#### PROVIDED DATA

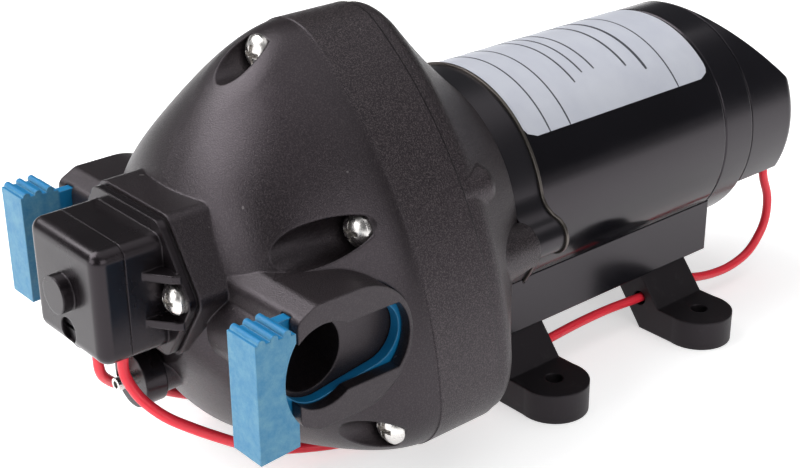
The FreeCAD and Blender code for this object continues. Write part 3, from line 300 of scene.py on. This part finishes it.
def metal(name, base, roughness, stretch=(1.0, 1.0, 1.0)):
    """Bare metal with fine streaks."""
    made = Shader(name, base, roughness, Metallic=1.0)
    streak = made.noise(700.0, 3.0, 0.6, stretch)
    made.feed(made.spread(streak, roughness - 0.06, roughness + 0.08), "Roughness")
    made.bump(streak, 0.025, 0.03, made.rounded(0.15))
    return made.material


def rubber(name, base, roughness=0.62):
    """Matt rubber with a little dust and well rounded edges."""
    made = Shader(name, base, roughness, Specular_IOR_Level=0.4, Specular_Tint=DARK_SHEEN)
    dust = made.ramp(made.noise(240.0, 5.0, 0.7), 0.56, 0.78, 0.0, 0.5)
    pale = tuple(min(1.0, part * 2.2 + 0.02) for part in base[:3]) + (1.0,)
    made.feed(made.mix(dust, base, pale), "Base Color")
    made.bump(made.noise(1100.0), 0.2, 0.08, made.rounded(0.8))
    return made.material


def clip_plastic():
    """Sky blue moulding; the upright faces of its grip are lightened by painted sheen, mottled like chalky
    wear, and its edges by a painted highlight and rubbing.
    """
    made = Shader("clip_plastic", colour(8, 113, 165), 0.46, Specular_IOR_Level=0.42)
    base = made.mix(made.spread(made.noise(90.0, 4.0)), colour(7, 110, 160), colour(12, 118, 170))
    on_grip = made.in_front_of(GRIP_REAR_Y, GRIP_FADE)
    # painted sheen: upright faces of the grip are lighter, as the light falls on them; the wear noise mottles
    # it
    upright = made.ramp(made.upward(), 0.3, 0.75, 1.0, 0.0)
    worn = made.ramp(made.noise(330.0, 10.0, 0.8), 0.36, 0.64, 0.25, 1.0)
    sheen_and_chalk = made.maths("MULTIPLY", made.maths("MULTIPLY", on_grip, upright), worn)
    base = made.mix(sheen_and_chalk, base, colour(98, 152, 178))
    # painted highlight along the edges, partly rubbing: every edge is mixed toward a paler blue
    edge_highlight_and_rubbing = made.maths("MULTIPLY", made.edges(0.5), 0.6)
    made.feed(made.mix(edge_highlight_and_rubbing, base, colour(104, 164, 200)), "Base Color")
    made.bump(made.noise(800.0), 0.16, 0.08, made.rounded(0.45))
    return made.material


def wire_red():
    """Soft red insulation, rubbed dull in places."""
    made = Shader("wire_red", colour(255, 52, 70), 0.36, Specular_IOR_Level=0.5)
    made.feed(made.ramp(made.noise(220.0, 4.0, 0.6), 0.4, 0.8, 0.30, 0.5), "Roughness")
    made.bump(made.noise(500.0, 2.0), 0.08, 0.05)
    return made.material


def label_paper():
    """Cool pale sheet, a little cloudy."""
    made = Shader("label_paper", colour(206, 209, 219), 0.34, Specular_IOR_Level=0.5)
    cloud = made.spread(made.noise(120.0, 4.0))
    made.feed(made.mix(cloud, colour(192, 195, 206), colour(200, 203, 212)), "Base Color")
    made.bump(made.noise(420.0), 0.02, 0.02)
    return made.material


def rule_ink():
    """Dark grey print."""
    made = Shader("rule_ink", colour(70, 71, 79), 0.5)
    made.feed(made.spread(made.noise(900.0, 2.0), 0.42, 0.58), "Roughness")
    return made.material


def on_can(angle, y, proud):
    """Point on the motor can, at an angle in degrees that is 90 at the top."""
    turn = math.radians(angle)
    radius = CAN_R + proud
    return Vector((radius * math.cos(turn), y, MOTOR_AXIS_Z + radius * math.sin(turn))) * MM


def to_object(name, mesh):
    """Scene object from a finished mesh, which is freed."""
    data = bpy.data.meshes.new(name)
    mesh.to_mesh(data)
    mesh.free()
    made = bpy.data.objects.new(name, data)
    bpy.context.scene.collection.objects.link(made)
    return made


def smooth_faces(mesh):
    """Turns all faces outwards and smooths them."""
    bmesh.ops.recalc_face_normals(mesh, faces=mesh.faces)
    for face in mesh.faces:
        face.smooth = True


def loop_pairs(points):
    """Each point of a closed loop with the next one."""
    return zip(points, points[1:] + points[:1])


def curved_panel(name, low_angle, high_angle, y0, y1, proud, thickness, corner_r):
    """Thin closed sheet on the motor can, with round corners."""
    degrees = 180.0 / math.pi / CAN_R
    across = (high_angle - low_angle) / degrees
    along = y1 - y0
    columns = max(2, round(along / LABEL_STEP))
    rows = max(2, round(across / LABEL_STEP))
    mesh = bmesh.new()
    rims = []
    for height, order in ((proud, (0, 3, 2, 1)), (proud - thickness, (0, 1, 2, 3))):
        grid = []
        for row in range(rows + 1):
            v = across * row / rows
            inset = 0.0
            gap = min(v, across - v)
            if gap < corner_r:
                inset = corner_r - math.sqrt(corner_r ** 2 - (corner_r - gap) ** 2)
            places = [y0 + inset + (along - 2 * inset) * column / columns for column in range(columns + 1)]
            grid.append([mesh.verts.new(on_can(low_angle + v * degrees, y, height)) for y in places])
        for lower, upper in zip(grid, grid[1:]):
            for corners in zip(lower, lower[1:], upper[1:], upper):
                mesh.faces.new([corners[index] for index in order])
        rear_side = [line[-1] for line in grid[1:]]
        front_side = [line[0] for line in grid[-2:0:-1]]
        rims.append(grid[0] + rear_side + grid[-1][-2::-1] + front_side)
    outer, inner = rims
    for (here, after), (below, below_after) in zip(loop_pairs(outer), loop_pairs(inner)):
        mesh.faces.new((here, after, below_after, below))
    smooth_faces(mesh)
    for rim in rims:
        for ends in loop_pairs(rim):
            mesh.edges.get(ends).smooth = False
    return to_object(name, mesh)


def coil(name, centre_z, y0, y1, mean_r, wire_r, turns):
    """Round wire wound along Y, between y0 and y1."""
    mesh = bmesh.new()
    steps = round(turns * COIL_STEPS)
    rings = []
    for step in range(steps + 1):
        turn = 2.0 * math.pi * turns * step / steps
        middle = y0 + wire_r + (y1 - y0 - 2.0 * wire_r) * step / steps
        ring = []
        for side in range(COIL_SIDES):
            round_wire = 2.0 * math.pi * side / COIL_SIDES
            radius = mean_r + wire_r * math.cos(round_wire)
            point = Vector((radius * math.cos(turn), middle + wire_r * math.sin(round_wire),
                            centre_z + radius * math.sin(turn)))
            ring.append(mesh.verts.new(point * MM))
        rings.append(ring)
    for first, second in zip(rings, rings[1:]):
        for (here, after), (ahead, ahead_after) in zip(loop_pairs(first), loop_pairs(second)):
            mesh.faces.new((here, after, ahead_after, ahead))
    mesh.faces.new(rings[0][::-1])
    mesh.faces.new(rings[-1])
    smooth_faces(mesh)
    return to_object(name, mesh)


def dress(obj, material):
    obj.data.materials.clear()
    obj.data.materials.append(material)


def add_area_light(name, at, towards, size, power):
    data = bpy.data.lights.new(name, "AREA")
    data.shape = "RECTANGLE"
    data.size, data.size_y = size
    data.energy = power
    lamp = bpy.data.objects.new(name, data)
    lamp.location = at
    lamp.rotation_euler = (Vector(towards) - Vector(at)).to_track_quat("-Z", "Y").to_euler()
    lamp.visible_camera = False
    bpy.context.scene.collection.objects.link(lamp)


def add_camera():
    """Camera at the photograph's place, turned by its azimuth, elevation and small roll."""
    azimuth = math.radians(CAMERA_AZIMUTH)
    elevation = math.radians(CAMERA_ELEVATION)
    roll = math.radians(CAMERA_ROLL)
    back = Vector((math.sin(azimuth) * math.cos(elevation), -math.cos(azimuth) * math.cos(elevation),
                   math.sin(elevation)))
    right = Vector((math.cos(azimuth), math.sin(azimuth), 0.0))
    up = back.cross(right)
    right_rolled = right * math.cos(roll) + up * math.sin(roll)
    up_rolled = up * math.cos(roll) - right * math.sin(roll)
    data = bpy.data.cameras.new("camera")
    data.lens = CAMERA_LENS
    data.sensor_width = SENSOR_WIDTH
    data.sensor_fit = "HORIZONTAL"
    data.clip_start = CAMERA_CLIP_START
    camera = bpy.data.objects.new("camera", data)
    turn = Matrix((right_rolled, up_rolled, back)).transposed()
    camera.matrix_world = Matrix.Translation(Vector(CAMERA_AT)) @ turn.to_4x4()
    bpy.context.scene.collection.objects.link(camera)
    bpy.context.scene.camera = camera


def add_world():
    """Studio room: pale at the horizon, dark above it, a soft glow overhead."""
    world = bpy.data.worlds.new("studio")
    world.use_nodes = True
    tree = world.node_tree
    tree.nodes.clear()
    place = tree.nodes.new("ShaderNodeTexCoord")
    split = tree.nodes.new("ShaderNodeSeparateXYZ")
    ramp = tree.nodes.new("ShaderNodeValToRGB")
    ramp.color_ramp.interpolation = "EASE"
    stops = ramp.color_ramp.elements
    for share, level in WORLD_LEVELS:
        if share == 0.0:
            stop = stops[0]
        elif share == 1.0:
            stop = stops[-1]
        else:
            stop = stops.new(share)
        stop.color = (level, level, level * WORLD_BLUE, 1.0)
    room = tree.nodes.new("ShaderNodeBackground")
    output = tree.nodes.new("ShaderNodeOutputWorld")
    tree.links.new(place.outputs["Generated"], split.inputs["Vector"])
    tree.links.new(split.outputs["Z"], ramp.inputs["Fac"])
    tree.links.new(ramp.outputs["Color"], room.inputs["Color"])
    tree.links.new(room.outputs["Background"], output.inputs["Surface"])
    bpy.context.scene.world = world


def add_floor():
    """Pale floor that looks white to the camera and in reflections, and keeps the shadow."""
    mesh = bmesh.new()
    bmesh.ops.create_grid(mesh, x_segments=2, y_segments=2, size=FLOOR_REACH)
    floor = to_object("floor", mesh)
    floor.location.z = -FLOOR_DROP
    material = bpy.data.materials.new("floor")
    material.use_nodes = True
    tree = material.node_tree
    bsdf = tree.nodes["Principled BSDF"]
    bsdf.inputs["Base Color"].default_value = FLOOR_COLOUR
    bsdf.inputs["Roughness"].default_value = FLOOR_ROUGHNESS
    bsdf.inputs["Specular IOR Level"].default_value = 0.0
    bsdf.inputs["Emission Color"].default_value = WHITE
    paths = tree.nodes.new("ShaderNodeLightPath")
    seen = paths.outputs["Is Camera Ray"]
    for kind in ("Is Glossy Ray", "Is Transmission Ray"):
        either = tree.nodes.new("ShaderNodeMath")
        either.operation = "MAXIMUM"
        tree.links.new(seen, either.inputs[0])
        tree.links.new(paths.outputs[kind], either.inputs[1])
        seen = either.outputs["Value"]
    lift = tree.nodes.new("ShaderNodeMath")
    lift.operation = "MULTIPLY"
    lift.inputs[1].default_value = FLOOR_LIFT
    tree.links.new(seen, lift.inputs[0])
    tree.links.new(lift.outputs["Value"], bsdf.inputs["Emission Strength"])
    dress(floor, material)


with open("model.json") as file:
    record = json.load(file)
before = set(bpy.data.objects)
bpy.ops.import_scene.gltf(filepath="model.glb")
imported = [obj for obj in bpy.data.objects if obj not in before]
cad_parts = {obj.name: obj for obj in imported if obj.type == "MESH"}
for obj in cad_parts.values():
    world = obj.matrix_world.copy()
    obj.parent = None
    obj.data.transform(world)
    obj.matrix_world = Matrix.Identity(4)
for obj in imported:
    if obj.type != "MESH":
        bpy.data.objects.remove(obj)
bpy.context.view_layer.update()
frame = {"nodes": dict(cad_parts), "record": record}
nodes = frame["nodes"]

add_camera()
add_world()
add_floor()
bpy.context.scene.view_settings.view_transform = "Standard"
for lamp in LAMPS:
    add_area_light(*lamp)

steel = metal("bright_steel", colour(226, 223, 220), 0.27)
ground_steel = metal("ground_steel", colour(180, 180, 182), 0.3, (1.0, 0.2, 1.0))
seal_rubber = rubber("seal_rubber", colour(34, 32, 32))

# Material of each slot in the record
LOOKS = {
    "head_plastic": head_plastic(),
    "gloss_black": coated_metal("gloss_black", colour(20, 20, 24), 0.20),
    "bell_black": coated_metal("bell_black", colour(26, 26, 29), 0.3),
    "switch_plastic": plain_plastic("switch_plastic", colour(18, 15, 17), 0.25, 1500.0, 0.2, 0.6, DARK_SHEEN),
    "foot_rubber": rubber("foot_rubber", colour(18, 16, 18), 0.5),
    "seal_rubber": seal_rubber,
    "diaphragm_rubber": seal_rubber,
    "valve_rubber": rubber("valve_rubber", colour(150, 70, 44)),
    "inner_plastic": plain_plastic("inner_plastic", colour(212, 210, 204), 0.5),
    "clip_plastic": clip_plastic(),
    "wire_red": wire_red(),
    "screw_steel": steel,
    "bearing_steel": ground_steel,
    "core_steel": metal("core_steel", colour(110, 112, 118), 0.4, (0.2, 30.0, 0.2)),
    "spring_steel": ground_steel,
    "winding_copper": metal("winding_copper", colour(184, 102, 58), 0.35, (6.0, 0.5, 6.0)),
    "bearing_brass": metal("turned_brass", colour(190, 160, 92), 0.3, (1.0, 4.0, 1.0)),
    "magnet_ferrite": plain_plastic("magnet_ferrite", colour(58, 58, 62), 0.6, 500.0, 0.2),
    "carbon": plain_plastic("carbon", colour(40, 40, 42), 0.55, 800.0, 0.2),
}
# Nodes whose finish differs from their slot's
NODE_LOOKS = {
    "motor_can": can_paint(),
    "bypass_screw": steel,
    "pressure_adjuster": metal("dark_steel", colour(70, 68, 70), 0.35),
}
for entry in frame["record"]["subparts"]:
    dress(nodes[entry["node"]], NODE_LOOKS.get(entry["node"], LOOKS[entry["material_slot"]]))

label = curved_panel("label", LABEL_LOW_ANGLE, LABEL_HIGH_ANGLE, LABEL_FRONT_Y, LABEL_REAR_Y, LABEL_PROUD,
                     LABEL_THICKNESS, LABEL_CORNER_R)
dress(label, label_paper())
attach(label, "pump")

ink = rule_ink()
for number, (y, low_angle, high_angle, width) in enumerate(RULES, 1):
    rule = curved_panel("label_rule_%d" % number, low_angle, high_angle, y - width / 2, y + width / 2,
                        RULE_PROUD, RULE_THICKNESS, width / RULE_CORNER_PARTS)
    dress(rule, ink)
    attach(rule, "pump")

for name, node, joint, centre_z, fixed_y, free_y, mean_r, wire_r, turns, travel in SPRINGS:
    spring = coil(name, centre_z, fixed_y, free_y, mean_r, wire_r, turns)
    dress(spring, ground_steel)
    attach(spring, "pump")
    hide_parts(node)
    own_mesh(spring)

########

WHAT THE TASK REQUIRES
Identify and extract each line of the listing that contains "imported".

RESULT FOR THIS EXERCISE
imported = [obj for obj in bpy.data.objects if obj not in before]
cad_parts = {obj.name: obj for obj in imported if obj.type == "MESH"}
for obj in imported:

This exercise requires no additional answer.